Pour Rasmané Ouédraogo, la définition du développement durable c'est-à-dire un développement au profit des générations présentes et à venir est valable pour tout le monde, même pour un pays pauvre comme le Burkina. "Ce qui est très important c'est que le développement durable met en synergie trois piliers : économique, social et environnemental. La Francophonie recommande d'en ajouter un quatrième : le culturel. Mais dans beaucoup de pays et pas seulement le Burkina, le pilier environnemental demeure le parent pauvre. En dehors de la compréhension même du concept qui est vu sous un angle réducteur parce qu'il n'y a pas beaucoup de gens qui l'appréhendent, il y a donc le problème de la prise en compte du pilier environnemental dans la planification.
Avec les évaluations environnementales, on constate qu'en prenant en compte l'environnement on peut produire plus en polluant moins.
Il faut faire souvent de l'arbitrage entre ces piliers car si l'on veut construire par exemple une école, on ne va pas voir si elle est rentable, mais on va sûrement voir si elle n'est pas dans une zone inondable et si elle est accessible...".
Y a-t-il justement une chance que le message écologique passe dans un pays pauvre comme le Burkina où tout est prioritaire ?
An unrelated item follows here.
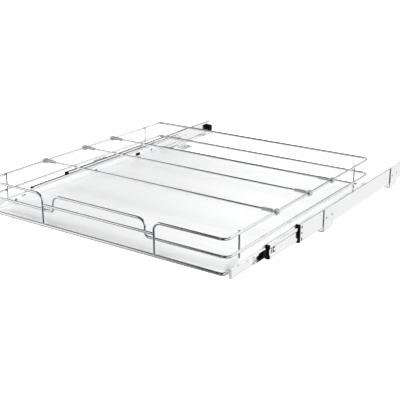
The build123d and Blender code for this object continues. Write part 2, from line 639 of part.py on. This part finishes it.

Foi de M. Ouédraogo, le message passe et doit passer parce que 80% de la population vit des ressources naturelles : "Qui dit ressources naturelles dit composantes de l'environnement : eau, terre, etc. Si 80% de la population en vit, le développement durable qui est un paradigme doit devenir le leitmotiv du Burkina et j'en veux pour preuve la SCADD qu'il faut mettre en œuvre en prenant en compte tous les piliers en synergie". Et de conclure que le développement durable est un passage obligé pour le Pays des hommes intègres.